Shortly after that chat with Tiffany I found myself in a family dinner that my mother had setup with his mother, I sat there answering such questions like "How many kids do you want?", "Are you happy at church?", "Do you think you will still want to work after you are married?", "What does the ideal life look like for you?", "What does God's will mean to you?" as these questions all came at me, I felt like this was a great opportunity to share my almost 16 year old self to everyone without being rude, without being rebellious. (My mother despised rebelliousness) and so I didn't want to embarrass her that night with our 2 families facing each other across the table. 

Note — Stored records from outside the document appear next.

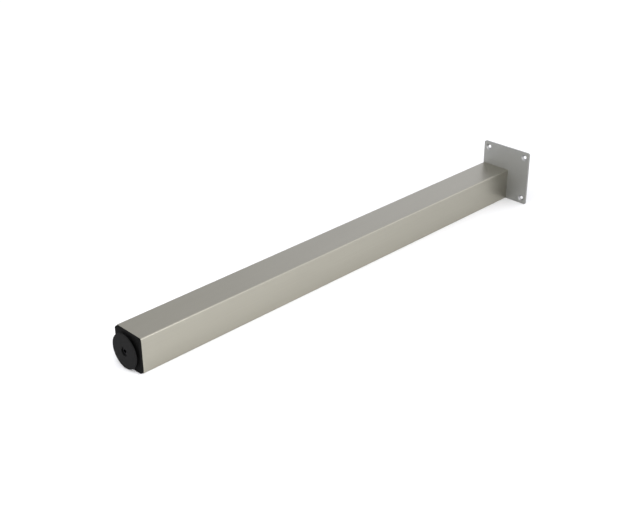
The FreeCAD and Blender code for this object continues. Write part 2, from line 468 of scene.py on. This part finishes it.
def deselect_all():
    """Leaves edit mode and selects nothing."""
    if bpy.context.mode != "OBJECT":
        bpy.ops.object.mode_set(mode="OBJECT")
    bpy.ops.object.select_all(action="DESELECT")


def select_only(piece):
    """Makes one piece the selected and active object."""
    deselect_all()
    piece.select_set(True)
    bpy.context.view_layer.objects.active = piece


@contextmanager
def editing(piece):
    """Edit mode on one piece."""
    select_only(piece)
    bpy.ops.object.mode_set(mode="EDIT")
    yield
    bpy.ops.object.mode_set(mode="OBJECT")


def pick_edges(piece, wanted):
    """In edit mode, selects the edges that pass a test, and no others."""
    bpy.ops.mesh.select_mode(type="EDGE")
    bpy.ops.mesh.select_all(action="DESELECT")
    found = [edge for edge in bmesh.from_edit_mesh(piece.data).edges if wanted(edge)]
    if not found:
        raise RuntimeError(f"{piece.name}: nothing to select")
    for edge in found:
        edge.select_set(True)
    bmesh.update_edit_mesh(piece.data)


def runs_along_x(edge):
    """True for an edge that is parallel to the leg."""
    first, second = (vert.co for vert in edge.verts)
    return abs(first.x - second.x) > SAME_PLACE and (first - second).yz.length < SAME_PLACE


def lies_at_x(edge, x):
    """True for an edge that lies wholly at x."""
    return all(abs(vert.co.x - x) < SAME_PLACE for vert in edge.verts)


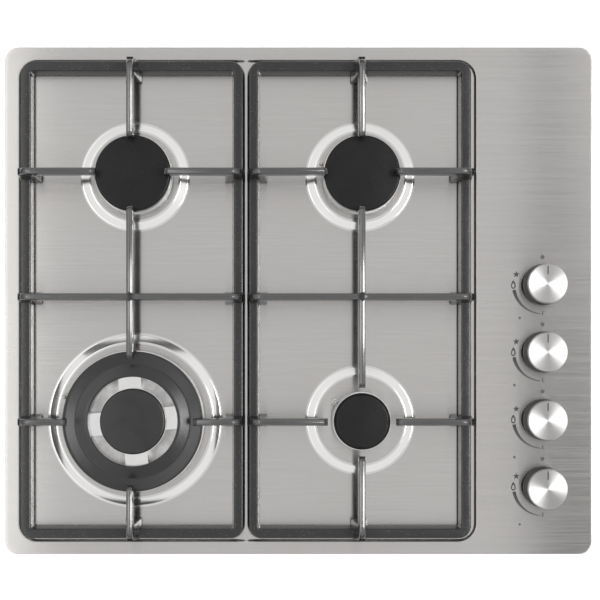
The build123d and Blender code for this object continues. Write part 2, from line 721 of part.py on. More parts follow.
# ================================================================ burners
for place, burner in burners.items():
    section = upright(burner.x, burner.y)
    axis = upright_axis(burner.x, burner.y)
    neck = cup_neck(burner)
    bore = neck - cup_wall
    skirt = bore - seat_play
    cap = burner.cap

    with BuildPart() as burner_cup:
        with BuildSketch(section):
            Polygon(*[
                (jet_radius - fit_gap, cup_low_z), (neck - cup_taper, cup_low_z), (neck, seat_z),
                (cap + crown_lip, seat_z), (cap + crown_lip, crown_z), (bore, crown_z),
                (bore, crown_z - crown_skirt - 1),
                (bore - cup_taper, cup_low_z + cup_wall),
                (jet_radius - fit_gap, cup_low_z + cup_wall),
            ], align=None)
        revolve(axis=axis)
        with Locations((burner.x, burner.y, cup_low_z)):
            Box(cup_boss, cup_boss, cup_boss_height, align=hanging)
    save(burner_cup, f"burner_cup_{place}")

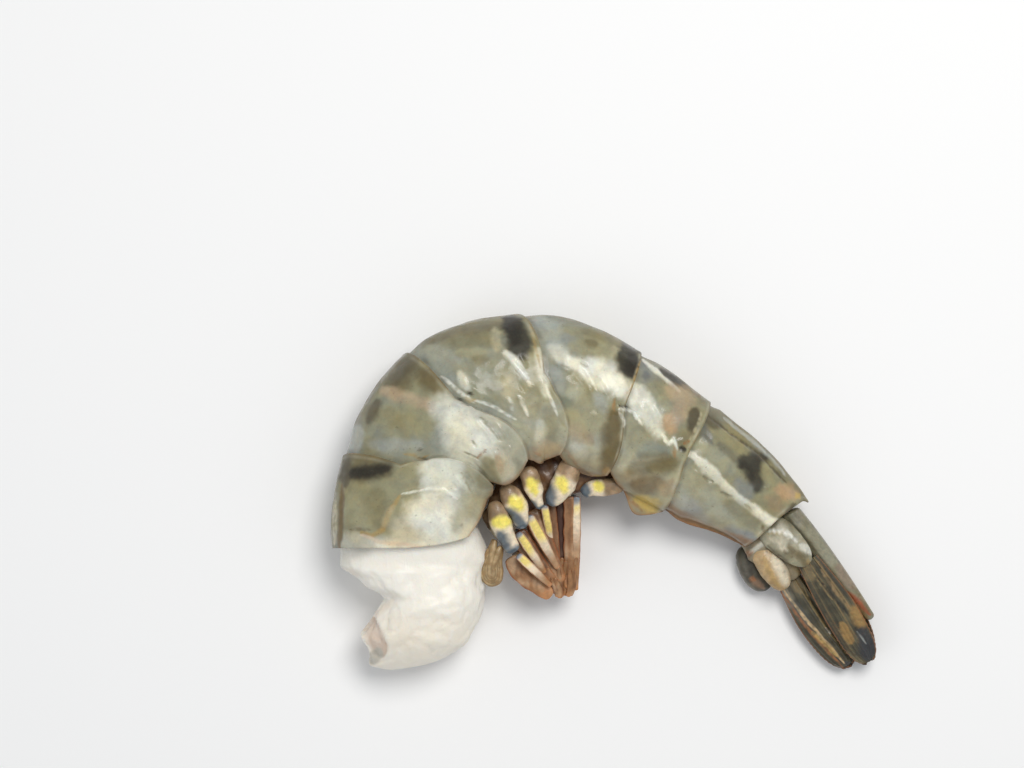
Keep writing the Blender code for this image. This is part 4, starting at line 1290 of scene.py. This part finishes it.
def mark_painter(ground, shade, marks):
    """Paint with a mottled ground and strokes."""
    def paint(canvas, angle, along):
        canvas.colour[:] = ground
        canvas.blend(shade, ramp(clouds(canvas.points, 1.6, 41), -0.1, 0.5))
        canvas.strokes(marks)
    return paint


# %% Joints of the fan
UPPER_JOINT_MARKS = {
    "ash start": (((772, 540), (786, 542)), 4, FAWN, 0.6),
    "gold edge": (((768, 534), (785, 532)), 1.6, GOLD, 0.6),
    # Painted highlights on the facet and the crest.
    "painted highlight on the facet": (((801, 545), (814, 554)), 3.8, PALE, 0.85, CRISP),
    "painted highlight on the crest": (((770, 530), (786, 532), (798, 542)), 1.8, GLINT, 0.8),
    "fawn swell": (((778, 544), (788, 550)), 3.4, FAWN, 0.8),
    # Painted shade in the crease and the hollow.
    "brown painted shade in the crease": (((783, 551), (792, 557)), 1.5, BROWN, 0.8),
    "painted shade in the hollow": (((790, 548), (800, 557), (806, 564)), 4.2, BROWN, 0.85),
    "dark rim": (((768, 546), (780, 556), (794, 568)), 1.6, UMBER, 0.7),
    "gold hinge": (((808, 560), (811, 568)), 2.4, TAIL_GOLD, 0.8),
    "olive end": (((790, 560), (800, 568)), 4, STRAW, 0.6),
}
KNOB_MARKS = {
    "cream half": (((776, 554), (782, 570), (786, 582)), 6.4, (0.68, 0.61, 0.47), 0.95),
    "brown fleck": (((784, 572),), 1.2, CHESTNUT, 0.8),
    "gold edge": (((764, 556), (772, 578), (780, 586)), 2.6, (0.44, 0.30, 0.12), 0.7),
    "brown top": (((766, 552), (778, 550)), 2.0, CHESTNUT, 0.8),
}
DARK_LOBE_MARKS = {
    "dark streak": (((748, 556), (752, 576)), 3.0, SOOT, 0.7),
    "tan end": (((752, 580), (764, 588)), 3.6, (0.26, 0.16, 0.10), 0.85),
    "rust spot": (((750, 578), (755, 580)), 2.4, RUST, 0.8),
}
JOINT_WRINKLE = 0.05
# Each joint: stops in the fan's own places, half widths, flatness, and paint.
TAIL_JOINTS = {
    "uropod_base_left": (((-0.6, -1.2, 6.6), (2.4, -0.4, 7.2), (6.0, 0.7, 7.5), (9.2, 1.6, 7.3)),
                         (2.5, 2.9, 2.5, 1.5), 0.34,
                         mark_painter((0.34, 0.32, 0.23), (0.22, 0.20, 0.13), UPPER_JOINT_MARKS)),
    "uropod_knob_left": (((2.6, -4.2, 5.6), (5.0, -4.1, 6.0), (8.0, -3.9, 6.1), (11.0, -3.7, 5.6)),
                         (1.7, 2.2, 2.2, 1.5), 0.62,
                         mark_painter((0.46, 0.33, 0.18), (0.40, 0.27, 0.13), KNOB_MARKS)),
    "uropod_base_right": (((0.2, -2.4, 2.6), (3.4, -2.0, 2.6), (8.2, -1.4, 2.4)),
                          (1.9, 2.1, 1.5), 0.8, mark_painter(MOSS, BROWN, {})),
    "uropod_knob_right": (((1.4, -6.1, 2.6), (4.0, -6.6, 2.7), (7.0, -6.7, 2.6), (9.8, -6.0, 2.4)),
                          (1.5, 2.2, 2.3, 1.5), 0.85,
                          mark_painter((0.075, 0.068, 0.048), (0.13, 0.115, 0.085), DARK_LOBE_MARKS)),
}

for name, (stops, widths, flat, paint) in TAIL_JOINTS.items():
    line = [tail_points(*stop) for stop in stops]
    joint = make_limb(line, widths, paint, flat, JOINT_WRINKLE)
    add_piece(f"joint_{name}", joint, LIMB, [name])
print("tail joints:", len(TAIL_JOINTS))

# %% Skin between the joints
# A low, broad limb closes the gaps between the joints, as their soft skin does in the photo.
JOINT_SKIN = ((-1.6, -2.4, 5.0), (2.4, -2.4, 5.2), (6.4, -1.8, 5.2), (10.4, -1.0, 4.9))
JOINT_SKIN_WIDTHS = (3.4, 4.4, 3.8, 2.0)
JOINT_SKIN_FLAT = 0.42
JOINT_SKIN_WRINKLE = 0.12
JOINT_SKIN_TAN = (0.24, 0.20, 0.13)
JOINT_SKIN_SHADE = (0.15, 0.12, 0.07)
JOINT_SKIN_MARKS = {
    "pale rim": (((750, 552), (764, 543), (776, 536)), 2.6, PALE, 0.7),
    # Painted shade in the crease.
    "painted shade in the crease": (((762, 546), (774, 552), (792, 566)), 2.0, UMBER, 0.8),
    "gold fold": (((786, 560), (800, 572), (806, 580)), 2.4, TAIL_GOLD, 0.7),
    "rust corner": (((744, 556), (752, 552)), 3.0, RUST, 0.6),
}
line = [tail_points(*stop) for stop in JOINT_SKIN]
paint = mark_painter(JOINT_SKIN_TAN, JOINT_SKIN_SHADE, JOINT_SKIN_MARKS)
joint_skin = make_limb(line, JOINT_SKIN_WIDTHS, paint, JOINT_SKIN_FLAT, JOINT_SKIN_WRINKLE)
add_piece("joint_skin", joint_skin, LIMB)
print("half widths of the skin between the joints in mm:", JOINT_SKIN_WIDTHS)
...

My honest direct confident replies to every question and my clever way in being friendly and confident helped me face everyone in a charming way while I still stood up for myself without causing problems. 
My father who sat far away watching with his arms folded the whole time turned from frowning into a big smile as he quietly listened to me, this is why I remember this event so well because after we left he said that he was proud of me, that I handle myself very nicely.

I look back realizing that was a turning point for me, I was so happy over how my father was proud! It gave me a new strength in myself, and while my mother would say "That could of been you..." I would say back in clear understanding "Nope. Not at all."

Sometimes being "cool" has nothing do with what other people think, and there is always going to be someone cooler then you so why not just be?